We were going to take this wall down by the strength of our arms alone.
Slowly, slowly, carefully, carefully. Everyone ok? Over there, over there! Yeah, right there.
Keep breathing. Slowly. Good.
A whole minute of extreme concentration, where every bird's syllable becomes crisp and clear,
and you value things like
Just to give you an idea of the weight of these beams, some of them took 10 people to lift.
Serious oak, the kind they're not making anymore.
And we did it!
Then we dismantled all the walls on the ground, pounding them apart where they fit together like lincoln-logs, each perfect little slot fitting neatly into the next beam. How I admire those little hand-carved wooden pegs that miraculously hold a thing like a barn together.
After the truck and trailer got stuck in the mud trying to get down to the barn, we decided we would have to haul them up the hill to the road.
We piled high the trailer that would take this barn to it's new home.
Nothing left here but a bit of clean-up, and the ghost of a dream that hardly started in this field.
Although he directed the day's progress with good spirit, I feel a bit of Eli's sadness in the going-away of his plans for this land. At breaktime, we all marched through his piles of farm junk and timidly laid our claims. A historic agrarian sight-- a bunch of dirt-covered people standing around in their boots, discussing the value of a grain drill. Or a walk-in cooler if these folks are vegetable farmers.
Plans change. Stuff gets swapped around. I gave away all my farm junk for a trip around the universe of the heart. It was worth it.

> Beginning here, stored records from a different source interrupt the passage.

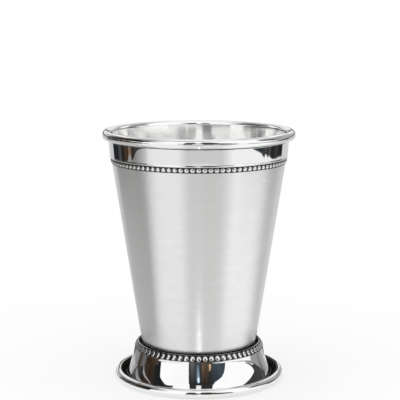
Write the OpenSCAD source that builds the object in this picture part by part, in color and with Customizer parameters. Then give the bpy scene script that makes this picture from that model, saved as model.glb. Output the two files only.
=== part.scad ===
// Julep cup: a tapered satin cup with a rolled rim, a polished collar and two rows of beading,
// soldered onto a flared foot. Sizes are in millimetres. The cup stands on z = 0, its axis on Z.

/* [Cup] */
// Height over the rolled rim
cup_h = 116.5; // [106:0.5:130]
// Diameter over the rolled rim
rim_d = 89; // [84:0.5:96]
// Diameter that the straight taper reaches level with the top of the foot
body_base_d = 53.5; // [50:0.1:56]
// Thickness of the cup's wall
wall_t = 0.8; // [0.6:0.05:1]
// Thickness of the cup's floor
floor_t = 1.2; // [1:0.1:1.6]
// Radius of the rounded corner between the wall and the floor, outside
corner_r = 6; // [4:0.5:7]

/* [Rim and collar] */
// Height of the rolled rim's section
rim_roll_h = 4.2; // [4:0.1:4.6]
// Reach of the rim past the collar's lower edge
rim_overhang = 3.65; // [3.4:0.05:4]
// Height of the polished collar
collar_h = 7.9; // [6:0.1:12]
// Gap between the collar and the underside of the roll
collar_gap = 0.4; // [0.3:0.05:0.6]
// How much wider the collar is at its top than at its lower edge
collar_spread = 0.75; // [0.5:0.05:0.9]
// Thickness of the collar
collar_t = 0.55; // [0.4:0.05:0.7]
// Thickness of the rounded lip at the collar's lower edge
collar_lip_d = 0.7; // [0.65:0.05:0.9]

/* [Beading] */
// Height of the beaded band under the collar
mouth_band_h = 2.5; // [2.3:0.1:3]
// Number of beads under the collar
mouth_bead_count = 96; // [80:1:104]
// Number of beads round the foot's shoulder
foot_bead_count = 64; // [56:1:68]
// Thickness of the strips that carry the beads
band_t = 0.2; // [0.15:0.05:0.3]
// Height of the beads above their strip
bead_rise = 0.35; // [0.25:0.05:0.45]
// Straight length in the middle of a bead on the foot
foot_bead_straight = 0.8; // [0.4:0.1:1]
// Width of a bead as a share of the room it has
bead_share = 0.96; // [0.9:0.01:0.98]

/* [Foot] */
// Height of the foot
foot_h = 17.3; // [15:0.1:20]
// Diameter over the foot's roll
foot_d = 79; // [74:0.1:84]
// Diameter of the foot roll's section
foot_roll_d = 4.4; // [4:0.1:5]
// Width of the flat that the foot stands on
foot_flat_w = 1.4; // [1:0.1:1.8]
// Gap left between the cup's taper and the foot's lip
crevice_w = 0.45; // [0.3:0.05:0.6]
// Width of the smooth lip inside the beading
lip_w = 1.25; // [1:0.05:1.8]
// Width of the sloping shoulder that carries the beading
shoulder_w = 1.6; // [1.4:0.1:2]
// Height of the sloping shoulder
shoulder_h = 2.8; // [2.5:0.1:3.2]
// Thickness of the flared skirt
skirt_t = 1; // [0.7:0.05:1.2]
// How far the skirt's flare bows in at mid height
flare_bow = 0.75; // [0.3:0.05:1.2]
// Gap between the skirt and the foot's roll
gutter_w = 0.55; // [0.3:0.05:1]
// Height of the gutter's floor
gutter_z = 2; // [1.8:0.05:2.3]
// Thickness of the flange under the gutter
flange_t = 0.9; // [0.6:0.05:1]
// Reach of the flange into the roll
flange_lap = 1.8; // [1.4:0.1:2.2]

/* [Seat of the cup in the foot] */
// Depth of the cup's underside below the foot's lip
cup_sink = 3.9; // [3.4:0.1:4.4]
// Thickness of the plate under the cup
plate_t = 1.2; // [0.8:0.1:1.6]
// Diameter of the plate's centring boss
boss_d = 16; // [10:1:24]
// Height of the centring boss
boss_h = 0.4; // [0.2:0.05:0.5]
// Height of the solder in the well round the cup
solder_h = 1.4; // [0.8:0.1:2]

/* [Joints] */
// Wall of the rolled edges
roll_wall_t = 0.75; // [0.6:0.05:0.9]
// Gap between round faces that are soldered together
seam = 0.05; // [0.03:0.01:0.08]

/* [Hidden] */
$fn = 128;

// One overrun for all cuts
overrun = 1;
// Steps in a rounded corner, along the foot's flare, and round an oval
corner_steps = 18;
flare_steps = 14;
oval_steps = 48;

// Rim, collar and the mouth of the body
rim_r = rim_d / 2;
rim_seat_z = cup_h - rim_roll_h / 2;
collar_top_z = cup_h - rim_roll_h - collar_gap;
collar_z = collar_top_z - collar_h;
mouth_base_r = rim_r - rim_overhang - collar_t;
mouth_lean = atan(collar_spread / collar_h);

// Top edge of the wall, and the roll on it: as wide as makes its inside run on from the wall's
seat_outer_r = mouth_base_r + (rim_seat_z - collar_z) * tan(mouth_lean);
seat_inner_r = seat_outer_r - wall_t / cos(mouth_lean);
rim_reach = rim_r - seat_inner_r;
rim_roll_w = rim_reach - pow(rim_roll_h / 2 * tan(mouth_lean), 2) / rim_reach;
rim_centre = [rim_r - rim_roll_w / 2, rim_seat_z];
curl_end_z = cup_h - rim_roll_h + roll_wall_t;

// Taper of the body
body_base_r = body_base_d / 2;
body_lean = atan((mouth_base_r - body_base_r) / (collar_z - foot_h));
floor_z = foot_h - cup_sink;

// Foot
foot_r = foot_d / 2;
foot_roll_r = foot_roll_d / 2;
foot_roll_z = sqrt(pow(foot_roll_r, 2) - pow(foot_flat_w / 2, 2));
foot_centre = [foot_r - foot_roll_r, foot_roll_z];
neck_r = body_base_r + crevice_w;
lip_round_r = lip_w / 3;
shoulder_top_r = neck_r + lip_w;
skirt_top_r = shoulder_top_r + shoulder_w;
skirt_top_z = foot_h - shoulder_h;
skirt_base_r = foot_r - foot_roll_d - gutter_w;
flange_r = foot_r - foot_roll_d + flange_lap;
plate_r = skirt_r(floor_z) - skirt_t - seam;

// Bands of beading: the middle of each on its wall, and how the wall leans from upright
mouth_band_mid = [body_r(collar_z - mouth_band_h / 2 - seam), collar_z - mouth_band_h / 2 - seam];
foot_band_h = norm([shoulder_w, shoulder_h]) - 2 * seam;
foot_band_mid = [(shoulder_top_r + skirt_top_r) / 2, (foot_h + skirt_top_z) / 2];
shoulder_lean = -atan(shoulder_w / shoulder_h);

// Outside radius of the tapered body at a height
function body_r(z) = body_base_r + (z - foot_h) * tan(body_lean);

// Outside radius of the body under the collar at a height
function mouth_r(z) = mouth_base_r + (z - collar_z) * tan(mouth_lean);

// Outside radius of the flared skirt at a height
function skirt_r(z) =
    let (up = (z - gutter_z) / (skirt_top_z - gutter_z))
    skirt_base_r + (skirt_top_r - skirt_base_r) * up - 4 * flare_bow * up * (1 - up);

// Centre of a rounded corner that meets a floor and the body's taper set in by an inset
function corner_centre(inset, radius, floor_height) =
    let (z = floor_height + radius)
    [body_r(z) - (inset + radius) / cos(body_lean), z];

// Points along an arc, from one angle to another
function arc(centre, radius, from, to) =
    [for (i = [0:corner_steps])
        let (a = from + (to - from) * i / corner_steps)
        centre + radius * [cos(a), sin(a)]];

// Points round an oval
function oval(centre, width, height) =
    [for (i = [0:oval_steps - 1])
        let (a = i * 360 / oval_steps)
        centre + [width / 2 * cos(a), height / 2 * sin(a)]];

// Tapered satin cup with a closed floor, recessed underneath for centring
module cup_body() {
    outer = corner_centre(0, corner_r, floor_z);
    inner_r = corner_r - wall_t;
    inner = corner_centre(wall_t, inner_r, floor_z + floor_t);
    wall_w = wall_t / cos(body_lean);
    recess_r = boss_d / 2 + seam;
    color([0.78, 0.78, 0.78])
        rotate_extrude()
            polygon(concat(
                [[0, floor_z + boss_h + seam], [recess_r, floor_z + boss_h + seam], [recess_r, floor_z]],
                arc(outer, corner_r, -90, -body_lean),
                [[mouth_base_r, collar_z]],
                [[seat_outer_r, rim_seat_z], [seat_inner_r, rim_seat_z]],
                [[mouth_base_r - wall_w, collar_z]],
                arc(inner, inner_r, -body_lean, -90),
                [[0, floor_z + floor_t]]
            ));
}

// Hollow rolled rim: it sits on the wall's top edge and curls down until it meets the wall again
module rim_roll() {
    inside_r = rim_r - rim_roll_w - overrun;
    color([0.86, 0.86, 0.87])
        rotate_extrude()
            difference() {
                polygon(oval(rim_centre, rim_roll_w, rim_roll_h));
                polygon(oval(rim_centre, rim_roll_w - 2 * roll_wall_t, rim_roll_h - 2 * roll_wall_t));
                polygon([
                    [inside_r, rim_seat_z],
                    rim_centre,
                    [rim_centre[0], curl_end_z],
                    [mouth_r(curl_end_z) + seam, curl_end_z],
                    [mouth_r(collar_top_z) + seam, collar_top_z],
                    [inside_r, collar_top_z]
                ]);
            }
}

// Polished sleeve under the rim, with a rounded lip at its lower edge
module mouth_collar() {
    lip_r = collar_lip_d / 2;
    color([0.86, 0.86, 0.87])
        rotate_extrude()
            difference() {
                union() {
                    polygon([
                        [mouth_base_r, collar_z + lip_r],
                        [mouth_r(collar_z + lip_r) + collar_t, collar_z + lip_r],
                        [mouth_r(collar_top_z) + collar_t, collar_top_z],
                        [mouth_r(collar_top_z), collar_top_z]
                    ]);
                    translate([mouth_base_r + seam + lip_r, collar_z + lip_r]) circle(lip_r);
                }
                polygon([
                    [mouth_r(collar_z - overrun) + seam - overrun, collar_z - overrun],
                    [mouth_r(collar_z - overrun) + seam, collar_z - overrun],
                    [mouth_r(collar_top_z + overrun) + seam, collar_top_z + overrun],
                    [mouth_r(collar_top_z + overrun) + seam - overrun, collar_top_z + overrun]
                ]);
            }
}

// Front of a round bead, cut off flat behind, which is longer than wide by its straight length
module bead(radius, straight, depth) {
    room = radius + straight / 2 + overrun;
    intersection() {
        translate([depth, -room, -room]) cube([room, 2 * room, 2 * room]);
        rotate(180)
            if (straight > 0)
                rotate_extrude()
                    intersection() {
                        union() {
                            translate([0, straight / 2]) circle(radius);
                            translate([0, -straight / 2]) circle(radius);
                            translate([0, -straight / 2]) square([radius, straight]);
                        }
                        translate([0, -room]) square([room, 2 * room]);
                    }
            else
                rotate([0, 90, 0]) sphere(radius);
    }
}

// Strip of beads on a wall that leans from upright: one flat link of the strip for each bead
module beaded_band(mid, lean, band_h, beads, straight) {
    room = 2 * PI * mid[0] / beads;
    bead_r = bead_share * room / 2;
    sink = bead_r - bead_rise - band_t;
    back = (band_t + seam) / 2;
    widest_r = mid[0] + band_h / 2 * abs(sin(lean)) + band_t;
    link_w = 2 * widest_r * tan(180 / beads);
    for (i = [0:beads - 1])
        rotate(i * 360 / beads)
            translate([mid[0], 0, mid[1]])
                rotate([0, lean, 0]) {
                    translate([seam, -link_w / 2, -band_h / 2])
                        cube([band_t - seam, link_w, band_h]);
                    translate([-sink, 0, 0]) bead(bead_r, straight, sink + back);
                }
}

// Beaded strip under the collar
module mouth_beading() {
    color([0.84, 0.84, 0.85])
        beaded_band(mouth_band_mid, body_lean, mouth_band_h, mouth_bead_count, 0);
}

// Flared skirt: lip, sloping shoulder, flare, and the flange that enters the foot's roll
module foot_skirt() {
    flange_z = gutter_z - flange_t;
    lip_centre = [neck_r + lip_round_r, foot_h - lip_round_r];
    flare = [for (i = [0:flare_steps])
        let (z = skirt_top_z + (gutter_z - skirt_top_z) * i / flare_steps)
        [skirt_r(z), z]];
    lining = [for (i = [0:flare_steps])
        let (z = flange_z + (floor_z - flange_z) * i / flare_steps)
        [skirt_r(max(z, gutter_z)) - skirt_t, z]];
    color([0.86, 0.86, 0.87])
        rotate_extrude()
            polygon(concat(
                [[neck_r, floor_z]],
                arc(lip_centre, lip_round_r, 180, 90),
                [[shoulder_top_r, foot_h]],
                flare,
                [[flange_r, gutter_z], [flange_r, flange_z]],
                lining
            ));
}

// Beaded strip on the foot's shoulder
module foot_beading() {
    color([0.84, 0.84, 0.85])
        beaded_band(foot_band_mid, shoulder_lean, foot_band_h, foot_bead_count, foot_bead_straight);
}

// Hollow rolled edge that the foot stands on, slotted inside for the skirt's flange
module foot_roll() {
    slot_r = foot_r - foot_roll_d - overrun;
    flange_z = gutter_z - flange_t;
    color([0.86, 0.86, 0.87])
        rotate_extrude()
            difference() {
                translate(foot_centre) circle(foot_roll_r);
                translate(foot_centre) circle(foot_roll_r - roll_wall_t);
                translate([slot_r, flange_z])
                    square([foot_centre[0] - slot_r, flange_t + seam]);
                translate([slot_r, -2 * overrun])
                    square([foot_roll_d + 2 * overrun, 2 * overrun]);
            }
}

// Plate inside the foot's neck that carries the cup and centres it with a low boss
module foot_plate() {
    color([0.7, 0.7, 0.7])
        rotate_extrude()
            polygon([
                [0, floor_z - plate_t],
                [plate_r, floor_z - plate_t],
                [plate_r, floor_z],
                [boss_d / 2, floor_z],
                [boss_d / 2, floor_z + boss_h],
                [0, floor_z + boss_h]
            ]);
}

// Solder in the well between the cup's corner, the foot's neck and the plate
module solder_ring() {
    corner = corner_centre(0, corner_r, floor_z);
    start_r = (corner[0] + neck_r) / 2;
    color([0.62, 0.55, 0.45])
        rotate_extrude()
            difference() {
                translate([start_r, floor_z]) square([neck_r - seam - start_r, solder_h]);
                translate(corner) circle(corner_r + seam);
            }
}

cup_body();
rim_roll();
mouth_collar();
mouth_beading();
foot_skirt();
foot_beading();
foot_roll();
foot_plate();
solder_ring();
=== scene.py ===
import math

import bmesh
import bpy
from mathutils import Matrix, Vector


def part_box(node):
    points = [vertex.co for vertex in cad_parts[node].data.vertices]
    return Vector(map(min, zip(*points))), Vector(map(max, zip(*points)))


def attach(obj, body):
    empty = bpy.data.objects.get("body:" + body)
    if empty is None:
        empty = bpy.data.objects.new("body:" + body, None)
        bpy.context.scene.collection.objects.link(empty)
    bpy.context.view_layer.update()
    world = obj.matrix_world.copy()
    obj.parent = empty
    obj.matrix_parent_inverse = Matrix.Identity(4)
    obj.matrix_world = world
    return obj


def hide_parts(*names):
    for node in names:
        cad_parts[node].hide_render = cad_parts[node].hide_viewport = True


print("julep cup: loading the frame")
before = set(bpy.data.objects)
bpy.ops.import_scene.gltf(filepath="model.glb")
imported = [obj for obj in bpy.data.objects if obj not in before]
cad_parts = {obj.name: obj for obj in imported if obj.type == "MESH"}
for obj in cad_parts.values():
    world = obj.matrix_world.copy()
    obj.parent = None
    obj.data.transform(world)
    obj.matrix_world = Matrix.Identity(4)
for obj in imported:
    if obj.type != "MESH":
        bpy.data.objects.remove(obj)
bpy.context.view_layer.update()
mm = 0.001
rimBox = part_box("rim_roll")
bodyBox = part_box("cup_body")
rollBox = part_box("foot_roll")
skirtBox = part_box("foot_skirt")

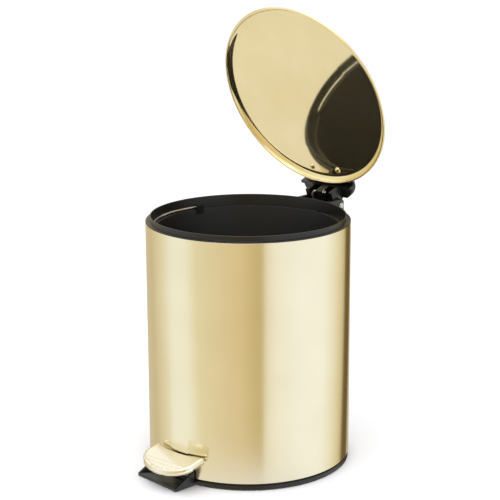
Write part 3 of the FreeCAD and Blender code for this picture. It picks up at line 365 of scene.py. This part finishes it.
# ---------------------------------------------------------------- bucket
# The lift-out bucket is moulded in black polypropylene, with a flange that hangs on the
# collar's ledge, a thumb notch and two bosses for its handle.
polypropylene, tree, shader = new_material("moulded_black_polypropylene")
place = add_node(tree, "ShaderNodeTexCoord").outputs["Object"]
mould = add_node(tree, "ShaderNodeTexNoise", inputs={"Scale": 1 / (0.7 * MM), "Detail": 2},
                 links={"Vector": place})
tone = add_node(tree, "ShaderNodeValToRGB", links={0: mould.outputs["Fac"]})
set_ramp(tone, [(0.35, linear("0D0D0D")), (0.65, linear("121212"))])
tree.links.new(tone.outputs["Color"], shader.inputs["Base Color"])
gloss = add_node(tree, "ShaderNodeMapRange", inputs={"To Min": 0.38, "To Max": 0.50},
                 links={"Value": mould.outputs["Fac"]})
tree.links.new(gloss.outputs[0], shader.inputs["Roughness"])
dimple = add_node(tree, "ShaderNodeBump", inputs={"Strength": 0.1, "Distance": 0.05 * MM},
                  links={"Height": mould.outputs["Fac"]})
tree.links.new(dimple.outputs[0], shader.inputs["Normal"])

BUCKET_TURN = math.radians(-14)
BUCKET_FLOOR = 33 * MM
BUCKET_WALL = 1.4 * MM
BUCKET_TOP = 92.5 * MM
BUCKET_FOOT = 84.5 * MM
BUCKET_EDGE = 0.3 * MM
BUCKET_PLAY = 0.4 * MM
FLANGE_RADIUS = rim_inside - BUCKET_PLAY
# A boss's size across, along and up, and how far out and how high its middle is.
BOSS = (2.1 * MM, 8 * MM, 8.8 * MM)
BOSS_PLACE = (90.9 * MM, 241.2 * MM)
# The cut for the thumb notch: its size across, outwards and up, and how far out its middle is.
NOTCH = (20.4 * MM, 8 * MM, 10 * MM)
NOTCH_PLACE = BUCKET_TOP + 3.3 * MM
flange = ledge_top + FIT_GAP
bucket_mesh = turned([
    (0, BUCKET_FLOOR), (BUCKET_FOOT, BUCKET_FLOOR), (BUCKET_TOP, flange), (FLANGE_RADIUS, flange),
    (FLANGE_RADIUS, flange + BUCKET_WALL), (BUCKET_TOP - BUCKET_WALL, flange + BUCKET_WALL),
    (BUCKET_FOOT - BUCKET_WALL, BUCKET_FLOOR + BUCKET_WALL), (0, BUCKET_FLOOR + BUCKET_WALL)])
round_edges(bucket_mesh, BUCKET_EDGE)
bucket = make_piece(bucket_mesh, "bucket_liner", polypropylene, "bucket", "bucket")
cut_box(bucket, (0, NOTCH_PLACE, flange), NOTCH)
moulding = bmesh.new()
moulding.from_mesh(bucket.data)
for side in (-1, 1):
    boss = bmesh.ops.create_cube(moulding, size=1)["verts"]
    bmesh.ops.scale(moulding, vec=BOSS, verts=boss)
    bmesh.ops.translate(moulding, vec=(side * BOSS_PLACE[0], 0, BOSS_PLACE[1]), verts=boss)
bmesh.ops.rotate(moulding, cent=(0, 0, 0), matrix=Matrix.Rotation(BUCKET_TURN, 3, "Z"),
                 verts=moulding.verts)
moulding.to_mesh(bucket.data)
moulding.free()


# ---------------------------------------------------------------- wire, pins, clips and screws
# The small metal parts are mild steel with a bright zinc plate: drawn wire for the handle and
# the rod, cut bar for the pins, pressed clips and headed screws.
bright_zinc, tree, shader = new_material("bright_zinc_plated_steel")
shader.inputs["Metallic"].default_value = 1
place = add_node(tree, "ShaderNodeTexCoord").outputs["Object"]
crystal = add_node(tree, "ShaderNodeTexNoise", inputs={"Scale": 1 / (1.2 * MM), "Detail": 4},
                   links={"Vector": place})
tone = add_node(tree, "ShaderNodeValToRGB", links={0: crystal.outputs["Fac"]})
set_ramp(tone, [(0.3, linear("BFC1C4")), (0.7, linear("D6D7D8"))])
tree.links.new(tone.outputs["Color"], shader.inputs["Base Color"])
gloss = add_node(tree, "ShaderNodeMapRange", inputs={"To Min": 0.16, "To Max": 0.32},
                 links={"Value": crystal.outputs["Fac"]})
tree.links.new(gloss.outputs[0], shader.inputs["Roughness"])

# Each CAD node: its finished piece, the body it rides on and the rounding of its edges in mm.
STEEL_PIECES = {
    "bucket_handle": ("bail_wire", "bail", 0.05),
    "lift_rod": ("rod_wire", "rod", 0.15),
    "pedal_lever": ("lever_strip", "pedal", 0.3),
    "pedal_screws": ("pan_screws", "pedal", 0.15),
    "pedal_pivot_pin": ("pivot_bar", "body", 0.3),
    "pivot_clips": ("pivot_push_clips", "body", 0.15),
    "rod_clips": ("rod_push_clips", "rod", 0.15),
    "housing_screws": ("housing_pan_screws", "body", 0.2),
    "hinge_pin": ("hinge_bar", "body", 0.3),
    "hinge_clips": ("hinge_push_clips", "body", 0.15),
}
for node, (name, body, width) in STEEL_PIECES.items():
    piece = make_piece(softened(node, width * MM), name, bright_zinc, body, node)


# ---------------------------------------------------------------- base and grip ring
# The base is moulded in the same black ABS as the collar, with a turned-out foot tongue that
# stops the bin tipping when the pedal is pressed. A rubber ring is pressed in underneath.
BASE_EDGE = 0.4 * MM
GRIP_EDGE = 0.3 * MM
base = make_piece(softened("base", BASE_EDGE), "base_plate", black_abs, "body", "base")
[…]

Now I get to buy stuff to farm with again.
There's always a chance to start anew, even after a disaster like winter.
And, I guess, nothing really ever stays the same, not even an ages old barn.
But what doesn't change is our will to grow, our will to be a part of something bigger, something lasting, to be part of a family of friends, to help things along when fifteen can do what one or two can't.